The University of Minnesota would get $13 million to put toward pollution cleanup at UMore Park under a proposed settlement with E.I. du Pont de Nemours and Co. and the federal government, ending a dispute over contamination left in the south metro by a World War II-era gunpowder plant.
Settlement would give $13 million to University of Minnesota for UMore pollution cleanup
UMore Park was briefly a smokeless gunpowder plant during WWII; heavy metals and other pollutants have since been found in soil there.
DuPont designed, built and ran the Gopher Ordnance Works smokeless gunpowder facility on the site, which once spanned 13,600 acres in Rosemount and what was then Empire Township. The plant was briefly operational from November 1944 through August 1945. Some of the land was then returned to farmers, but about 8,000 acres was deeded to the U.
The proposed consent decree, which summarizes the settlement, is open to public comment until July 29, and then a public hearing will be held Sept. 4, before a judge decides whether to approve it.
“We’re happy to have reached an agreement with the federal government and hope for the court’s approval,” said Jake Ricker, a University of Minnesota spokesman.
The $13 million payment to the U would come “in return for a release of claims against the United States and DuPont,” Ricker said in an email.
The U.S. Department of Justice declined to comment on the proposed settlement. Attorneys for the company referred questions to Chemours, a DuPont spinoff, and representatives there declined to comment.
The UMore Park land has had several uses after being deeded to the U in 1947.

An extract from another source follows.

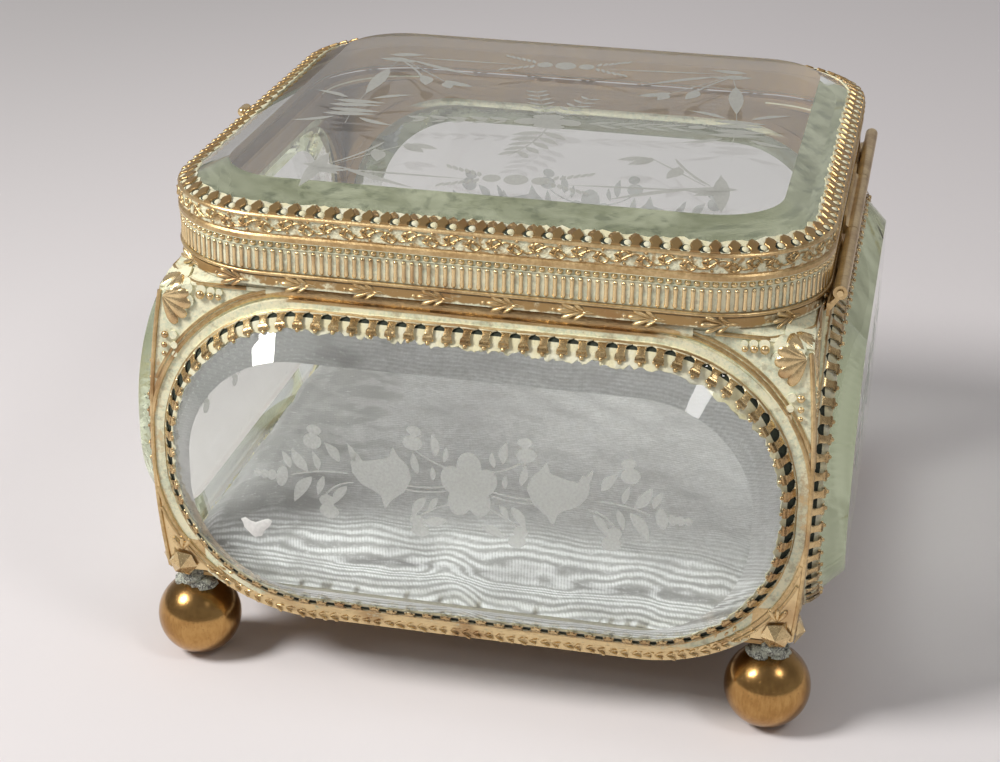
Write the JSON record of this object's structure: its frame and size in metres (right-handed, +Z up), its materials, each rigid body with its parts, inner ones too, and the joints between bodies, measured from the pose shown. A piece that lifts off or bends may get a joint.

The U.S. Army and Navy both leased land from the U for a period after that; hazardous substances were disposed of during those times, the lawsuit alleges. The U used the land mostly for lab waste and agricultural research for half a century.
About 2,800 acres in the area became the Vermillion Highlands, a wildlife and recreation area jointly administered by the U and the Department of Natural Resources.
More recently, the U had planned an ambitious, environmentally friendly development for 20,000 to 30,000 people at UMore, but those plans have stalled. Gravel mining in the area began more than a decade ago.
University officials filed the lawsuit in 2017, seeking to recover costs associated with cleaning up pollution on the property.
Cleanup work ahead
Because Gopher Ordnance Works was “never fully activated ... the magnitude of contamination at this site is actually pretty limited,” said Tom Higgins, manager of the Minnesota Pollution Control Agency’s Superfund remedial section.
But UMore is on Minnesota’s Superfund list of hazardous waste sites being investigated and cleaned up through state and federal programs. The pollution — mostly arsenic, lead, polycyclic aromatic hydrocarbons (PAHs) and polychlorinated biphenyls (PCBs) — contaminated the soil in the north-central part of UMore, Higgins said.
The U’s lawsuit says it has performed “an extensive environmental investigation at a cost in excess of several million dollars to determine the source, nature and extent” of contamination on the site. Elsewhere in the lawsuit, the U said it has spent at least $3 million investigating the site.
DuPont and the United States both filed multiple countersuits, saying the site was eligible for assistance through the federal Superfund law. The United States also filed a counterclaim saying the U breached contracts that stated it would hold the federal government harmless for any liability related to pollution.
Higgins said the U has already gathered a trove of data about the site and is still working on a risk assessment and feasibility study of possible cleanup methods.
The easiest way to clean up contaminated soil near the surface is to excavate and remove it, Higgins said. From there, contaminants can be burned off “by applying tremendous heat” or the soil can be taken to a landfill approved to take hazardous waste.
“It’s my hope that we eventually can delist it from the state Superfund [list],” Higgins said, adding that the consent decree is a “net positive for everybody.”
More development planned?
Dakota County Commissioner Bill Droste, who served as Rosemount’s mayor for two decades, called the proposed settlement “a good thing,” noting that next year will mark 80 years since WWII ended. There were once 900 buildings on-site; many still remain on the east side of UMore in the form of concrete structures and foundations, he said.
Rosemount City Administrator Logan Martin said, “We’ve always wanted to see UMore get addressed as needed and I think it’s wonderful to see it happen.”
Martin said he hopes the proposed settlement could make way for more development of the land, if that’s the U’s vision.
The U recently sold off UMore land for two big projects: Amber Fields, a 479-acre housing development that borders Dakota County Technical College and is south of 145th Street E., and the Meta data center, slated for 280 acres in the property’s northeast section.